Destituição dos ministros do STF

“Isso é que é grave e que o povo tem que acordar pra isso. Então eu, sinceramente, aplicação do 142. Aí, com o 142 nós podemos, através de decretos, que vão se tornar lei constitucional, mudar a Constituição. Primeiro, você troca os 11. Aposenta os 11 ministros que lá estão no Supremo e nomeia outros 11.”

“O artigo 142 é constitucional. É democrático. Você faz uma intervenção agora... aposenta dez ministros do Supremo, menos o Kassio, que tá tendo uma posição discreta, correta e que ouve e que o Bolsonaro nomeou. Mas pega aqueles dez satanazes... as duas bruxas... e os oito satanazes, você aposenta, manda pra casa.”

Eleições 2022

“Ouçam o rufar dos tambores. Garantidores da lei e da ordem. O começo da democracia. A garantia. O braço forte. Tá dizendo o que? Se não houver voto impresso e contagem pública de votos, não haverá eleição ano que vem.”

“O Lula não pode ser candidato porque é criminoso. Ladrão condenado em terceira instância. Se esse puxadinho do PT, o Supremo, permitir que ele seja candidato ele não pode ganhar. E se ganhar, ele não pode tomar posse. Ele não pode governar. Então esse risco nós não vamos correr.”

“Ele não vai tomar posse. Os patriotas, os nacionalistas, os cristãos não vão deixar. Só por cima dos nossos cadáveres que essa canalha volta. Nós não vamos deixar. Isso aqui não é terra de frouxo. Não é terra de frouxo. Nós vamos viver aqui em 07 de setembro a Primavera Brasileira. O Brasil vai ver. O rugido da liberdade... o leão rugindo... O rugido da liberdade da vida.”

Fraude

“Porque a eleição centralizada no Tribunal Superior Eleitoral, como fez nessa eleição agora, o Barroso, é para fraudar, como eles fraudaram o resultado das eleições de prefeito e vereadores. ”

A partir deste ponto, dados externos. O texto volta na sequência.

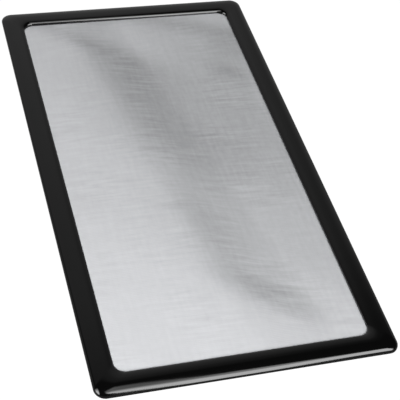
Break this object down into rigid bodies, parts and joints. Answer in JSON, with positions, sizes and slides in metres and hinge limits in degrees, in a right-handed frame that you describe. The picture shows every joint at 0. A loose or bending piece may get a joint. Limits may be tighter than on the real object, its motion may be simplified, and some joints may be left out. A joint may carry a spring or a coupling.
{
  "type": "fan dust filter",
  "caption": "Rectangular dust filter for fans side by side: a low domed black frame grips a fine woven mesh, and magnet strips in its flat back hold it to steel.",
  "frame": {"origin": "centre of the flat back face", "axes": "+X across the width, +Y along the length, +Z out of the domed front"},
  "size_m": [0.14, 0.26, 0.003],
  "materials": {
    "moulded_pvc": "smooth moulded, semi-gloss black",
    "filter_mesh": "fine silver-grey monofilament weave",
    "magnet_rubber": "matt, slit from rolled sheet"
  },
  "bodies": {
    "root": {"frame": "moulded_pvc", "mesh": "filter_mesh", "magnet_left": "magnet_rubber", "magnet_right": "magnet_rubber", "magnet_near": "magnet_rubber", "magnet_far": "magnet_rubber"}
  },
  "joints": []
}
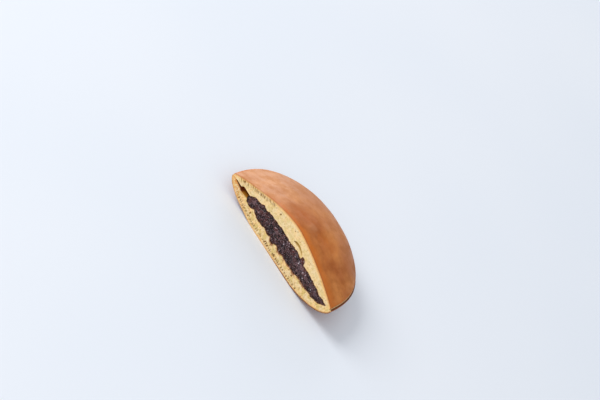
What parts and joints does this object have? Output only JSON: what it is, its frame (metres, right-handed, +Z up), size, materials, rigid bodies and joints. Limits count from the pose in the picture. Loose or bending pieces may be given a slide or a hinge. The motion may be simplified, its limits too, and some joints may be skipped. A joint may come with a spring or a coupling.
{
  "type": "half dorayaki",
  "caption": "Half of a round filled pancake sandwich, cut through the middle to show a layer of sweet red bean paste between two browned sponge pancakes; it rests on its lower pancake.",
  "frame": {"origin": "middle of the part's box, on the surface that the half rests on", "axes": "+X along the cut face, towards the end where the lower pancake reaches out further; the flat cut face looks towards -Y; +Z up through the two pancakes"},
  "size_m": [0.1496, 0.0782, 0.0412],
  "materials": {
    "pancake": "satin",
    "bean_paste": "gloss"
  },
  "bodies": {
    "root": {"upper_pancake": "pancake", "lower_pancake": "pancake", "bean_paste": "bean_paste"}
  },
  "joints": []
}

“Esse pacto antigo, esse pacto velho que existia das forças políticas do Brasil e constata claramente a fraude do Tribunal Superior Eleitoral. Vive da fraude. Vive da fraude e não quer admitir isso. E quer impedir o voto que seja publicamente contado e conferido.”

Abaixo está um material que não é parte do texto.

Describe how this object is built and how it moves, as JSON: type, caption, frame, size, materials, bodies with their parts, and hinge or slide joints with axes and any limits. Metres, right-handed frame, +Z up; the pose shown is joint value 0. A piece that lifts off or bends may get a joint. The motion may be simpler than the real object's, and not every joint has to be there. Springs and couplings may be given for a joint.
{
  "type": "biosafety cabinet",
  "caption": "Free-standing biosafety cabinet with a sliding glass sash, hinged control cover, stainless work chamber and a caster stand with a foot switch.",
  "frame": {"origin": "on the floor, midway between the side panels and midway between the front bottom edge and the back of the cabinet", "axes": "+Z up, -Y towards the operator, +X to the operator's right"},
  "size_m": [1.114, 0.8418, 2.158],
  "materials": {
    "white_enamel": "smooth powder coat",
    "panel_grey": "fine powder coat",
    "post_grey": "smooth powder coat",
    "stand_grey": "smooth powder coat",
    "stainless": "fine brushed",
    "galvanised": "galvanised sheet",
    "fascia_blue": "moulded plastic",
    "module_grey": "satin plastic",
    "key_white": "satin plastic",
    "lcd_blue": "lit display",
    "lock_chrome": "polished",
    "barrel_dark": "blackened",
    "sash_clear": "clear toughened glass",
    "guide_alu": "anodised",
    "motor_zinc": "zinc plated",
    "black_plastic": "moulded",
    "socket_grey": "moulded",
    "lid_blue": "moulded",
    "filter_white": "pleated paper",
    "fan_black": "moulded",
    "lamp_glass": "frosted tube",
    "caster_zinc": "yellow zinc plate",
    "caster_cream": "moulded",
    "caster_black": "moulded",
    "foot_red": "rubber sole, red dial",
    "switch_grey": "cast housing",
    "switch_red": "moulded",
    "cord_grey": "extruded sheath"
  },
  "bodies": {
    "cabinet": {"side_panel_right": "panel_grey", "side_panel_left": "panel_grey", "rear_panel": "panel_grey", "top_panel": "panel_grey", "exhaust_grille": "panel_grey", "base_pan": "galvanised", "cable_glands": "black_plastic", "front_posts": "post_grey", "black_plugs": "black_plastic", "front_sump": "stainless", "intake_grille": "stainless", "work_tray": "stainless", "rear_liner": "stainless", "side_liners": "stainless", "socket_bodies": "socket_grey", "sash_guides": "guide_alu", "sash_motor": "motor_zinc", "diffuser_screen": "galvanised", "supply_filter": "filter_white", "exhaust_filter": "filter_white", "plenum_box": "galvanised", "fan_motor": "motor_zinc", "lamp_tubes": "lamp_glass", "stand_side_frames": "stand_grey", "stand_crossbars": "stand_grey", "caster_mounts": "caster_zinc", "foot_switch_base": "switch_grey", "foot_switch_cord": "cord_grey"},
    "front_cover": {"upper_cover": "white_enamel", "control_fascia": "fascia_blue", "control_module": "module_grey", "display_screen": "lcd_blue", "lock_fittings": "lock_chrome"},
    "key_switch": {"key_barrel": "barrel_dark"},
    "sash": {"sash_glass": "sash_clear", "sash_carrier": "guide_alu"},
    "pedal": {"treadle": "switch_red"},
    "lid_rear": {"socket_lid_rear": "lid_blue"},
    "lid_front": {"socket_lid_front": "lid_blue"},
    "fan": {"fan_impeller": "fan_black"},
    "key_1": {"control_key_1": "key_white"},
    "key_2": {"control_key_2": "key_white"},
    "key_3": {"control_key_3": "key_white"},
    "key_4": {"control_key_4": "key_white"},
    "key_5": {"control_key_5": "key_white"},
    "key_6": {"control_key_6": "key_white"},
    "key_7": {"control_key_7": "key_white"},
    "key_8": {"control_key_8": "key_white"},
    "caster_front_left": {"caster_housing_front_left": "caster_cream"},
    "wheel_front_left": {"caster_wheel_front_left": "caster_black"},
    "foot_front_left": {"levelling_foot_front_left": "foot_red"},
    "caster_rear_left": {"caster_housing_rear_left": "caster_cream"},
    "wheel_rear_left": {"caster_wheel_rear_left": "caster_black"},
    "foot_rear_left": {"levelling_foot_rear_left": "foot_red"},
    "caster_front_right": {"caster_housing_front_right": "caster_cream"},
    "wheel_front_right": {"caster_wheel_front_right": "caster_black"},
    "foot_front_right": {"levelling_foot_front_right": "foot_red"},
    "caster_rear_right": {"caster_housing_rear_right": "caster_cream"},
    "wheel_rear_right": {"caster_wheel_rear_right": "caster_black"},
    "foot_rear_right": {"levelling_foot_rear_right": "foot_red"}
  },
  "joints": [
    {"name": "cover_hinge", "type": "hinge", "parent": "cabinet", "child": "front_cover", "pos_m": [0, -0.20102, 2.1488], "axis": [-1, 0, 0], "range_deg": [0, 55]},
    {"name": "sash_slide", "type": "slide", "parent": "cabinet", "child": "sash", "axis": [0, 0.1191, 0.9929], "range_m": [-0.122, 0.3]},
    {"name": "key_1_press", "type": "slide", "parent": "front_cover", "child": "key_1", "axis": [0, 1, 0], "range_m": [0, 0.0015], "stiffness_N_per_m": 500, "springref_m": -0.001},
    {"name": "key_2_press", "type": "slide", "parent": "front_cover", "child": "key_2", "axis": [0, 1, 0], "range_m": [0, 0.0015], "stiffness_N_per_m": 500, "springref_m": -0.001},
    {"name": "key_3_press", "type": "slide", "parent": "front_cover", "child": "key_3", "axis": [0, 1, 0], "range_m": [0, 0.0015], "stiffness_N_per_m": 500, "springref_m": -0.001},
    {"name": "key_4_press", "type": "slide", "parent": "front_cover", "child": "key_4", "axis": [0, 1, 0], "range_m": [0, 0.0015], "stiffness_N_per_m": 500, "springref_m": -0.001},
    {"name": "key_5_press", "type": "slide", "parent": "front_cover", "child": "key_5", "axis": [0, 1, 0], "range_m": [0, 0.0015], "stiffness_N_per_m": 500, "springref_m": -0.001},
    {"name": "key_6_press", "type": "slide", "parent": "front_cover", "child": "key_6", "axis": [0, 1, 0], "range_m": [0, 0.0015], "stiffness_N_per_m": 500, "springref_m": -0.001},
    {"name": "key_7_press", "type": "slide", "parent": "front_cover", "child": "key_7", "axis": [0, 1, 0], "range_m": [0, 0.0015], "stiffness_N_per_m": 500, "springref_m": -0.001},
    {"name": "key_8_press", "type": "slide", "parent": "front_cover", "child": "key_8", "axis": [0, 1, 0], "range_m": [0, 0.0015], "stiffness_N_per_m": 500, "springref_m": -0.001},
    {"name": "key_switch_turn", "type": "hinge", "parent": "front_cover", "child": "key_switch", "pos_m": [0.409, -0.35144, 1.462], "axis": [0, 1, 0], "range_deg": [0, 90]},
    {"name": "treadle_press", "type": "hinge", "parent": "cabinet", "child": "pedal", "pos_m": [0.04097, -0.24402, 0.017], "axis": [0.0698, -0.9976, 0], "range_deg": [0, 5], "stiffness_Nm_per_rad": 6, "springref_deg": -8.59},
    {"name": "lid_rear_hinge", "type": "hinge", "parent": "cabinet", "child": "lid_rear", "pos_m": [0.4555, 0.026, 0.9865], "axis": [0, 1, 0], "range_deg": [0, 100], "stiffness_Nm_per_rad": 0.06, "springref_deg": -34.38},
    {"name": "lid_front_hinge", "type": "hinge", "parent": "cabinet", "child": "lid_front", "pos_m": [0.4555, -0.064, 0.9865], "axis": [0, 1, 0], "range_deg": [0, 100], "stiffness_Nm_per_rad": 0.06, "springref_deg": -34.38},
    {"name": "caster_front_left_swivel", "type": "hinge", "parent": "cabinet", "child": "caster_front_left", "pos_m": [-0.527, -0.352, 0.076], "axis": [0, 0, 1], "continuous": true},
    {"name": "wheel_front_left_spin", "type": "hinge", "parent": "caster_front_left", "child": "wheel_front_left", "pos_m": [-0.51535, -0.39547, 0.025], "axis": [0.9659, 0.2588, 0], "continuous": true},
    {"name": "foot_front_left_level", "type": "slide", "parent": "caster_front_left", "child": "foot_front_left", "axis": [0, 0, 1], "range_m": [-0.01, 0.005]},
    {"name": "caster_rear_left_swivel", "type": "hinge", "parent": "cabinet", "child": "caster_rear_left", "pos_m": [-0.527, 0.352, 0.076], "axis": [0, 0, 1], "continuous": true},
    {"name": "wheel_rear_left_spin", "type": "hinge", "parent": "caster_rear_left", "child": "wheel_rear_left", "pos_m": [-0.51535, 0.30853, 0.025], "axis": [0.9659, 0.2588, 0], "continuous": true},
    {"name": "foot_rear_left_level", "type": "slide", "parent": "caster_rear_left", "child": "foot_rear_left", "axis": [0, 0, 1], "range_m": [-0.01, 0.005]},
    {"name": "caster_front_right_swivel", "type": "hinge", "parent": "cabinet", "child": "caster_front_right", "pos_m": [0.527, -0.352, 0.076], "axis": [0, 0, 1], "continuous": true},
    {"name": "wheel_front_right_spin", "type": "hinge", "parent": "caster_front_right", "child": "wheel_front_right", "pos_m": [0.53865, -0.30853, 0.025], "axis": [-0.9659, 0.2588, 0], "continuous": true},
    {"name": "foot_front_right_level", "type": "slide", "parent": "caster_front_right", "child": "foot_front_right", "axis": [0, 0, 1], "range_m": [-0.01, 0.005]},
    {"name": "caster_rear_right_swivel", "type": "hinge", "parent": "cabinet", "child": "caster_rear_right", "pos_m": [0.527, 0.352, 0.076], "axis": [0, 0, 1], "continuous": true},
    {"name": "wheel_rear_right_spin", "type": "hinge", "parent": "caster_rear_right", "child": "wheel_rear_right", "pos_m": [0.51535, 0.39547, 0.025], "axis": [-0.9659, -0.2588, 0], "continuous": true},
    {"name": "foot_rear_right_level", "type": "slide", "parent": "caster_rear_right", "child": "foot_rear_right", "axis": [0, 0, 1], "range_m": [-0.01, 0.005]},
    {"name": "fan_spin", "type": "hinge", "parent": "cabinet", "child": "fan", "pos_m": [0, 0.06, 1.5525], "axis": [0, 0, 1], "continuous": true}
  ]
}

“Esta última de prefeito foi uma vergonha. E aquela do Aécio perder para a Dilma também foi uma vergonha. Ele só não denunciou porque o PSDB e o PT sempre fizeram isso. Eles sempre trocaram. Eles sabiam da fraude o tempo todo e hora um se beneficiava, ora outro se beneficiava (...)”

Discriminação

“Esse xing-ling embaixador. Quando tudo tiver exaurido nós somos a retaguarda e só por cima do nosso cadáver é que vão implantar aqui o regime ateu marxistacomunista onde um palhaço, macaco, um realejo que repete dogmas de Marx e Mao, como esse embaixador da China... dá ordens às pessoas. Ele é Deus. Ele substitui o Deus. Eu não me ajoelho a esse macaco chinês. Só por cima do meu cadáver.”

Homofobia

“Não. Eu penso biblicamente. Essa luta é espiritual. Ela se trava num campo superior. É o mal contra o bem. Porque você repare... quem é que tá com o Lula? LGBT, drogado, traficante, assaltante de banco. Esse é o povo do Lula.” “Não tem homofobia nenhuma. Coloco. É a demolição da família.”

Pacheco

“O presidente do Senado tem interesses milionários, bilionários no Supremo. O ‘Pachequim’, como ele é conhecido em Minas, carinhosamente. ‘Pachequim’. Senador ‘Pachequim’ (...) Vai ser o vice do Lula? Nós vamos te escalar ‘pro’ pau, ‘Pachequim’. Nós vamos te escalar ‘pro’ pau. Você não vai sentar lá com esses interesses para ser vice de ninguém. Nós vamos te escalar para o cacete.”

Lula

“Como que o Lula lidera pesquisa? Ele não toma café na padaria. Vai tomar pescoção. Ele não toma um ônibus para andar, fazer caravana do Lula pelo Brasil. Vão virar o ônibus dele e botar fogo com ele dentro. Ele sabe disso. Essa coisa de insistir que ele tá na frente é para criar uma narrativa e defraudar a eleição.”

Limpar STF, TCU e TSE

“O TCU [Tribunal de Contas da União] é o puxadinho da esquerda. Aquilo lá é igualzinho o Supremo, é igualzinho o Tribunal Superior Eleitoral. Nós estamos precisando fazer uma limpeza. Começando pelo Supremo, o ninho dos urubus e das bruxas. As duas bruxas e os nove urubus. Nós temos que começar a limpar, aposentando aquela turma. Aqueles sujeitos e aquelas sujeitas que estão lá. Limpar. E depois fazer a mesma coisa no TCU e no Tribunal Superior Eleitoral.”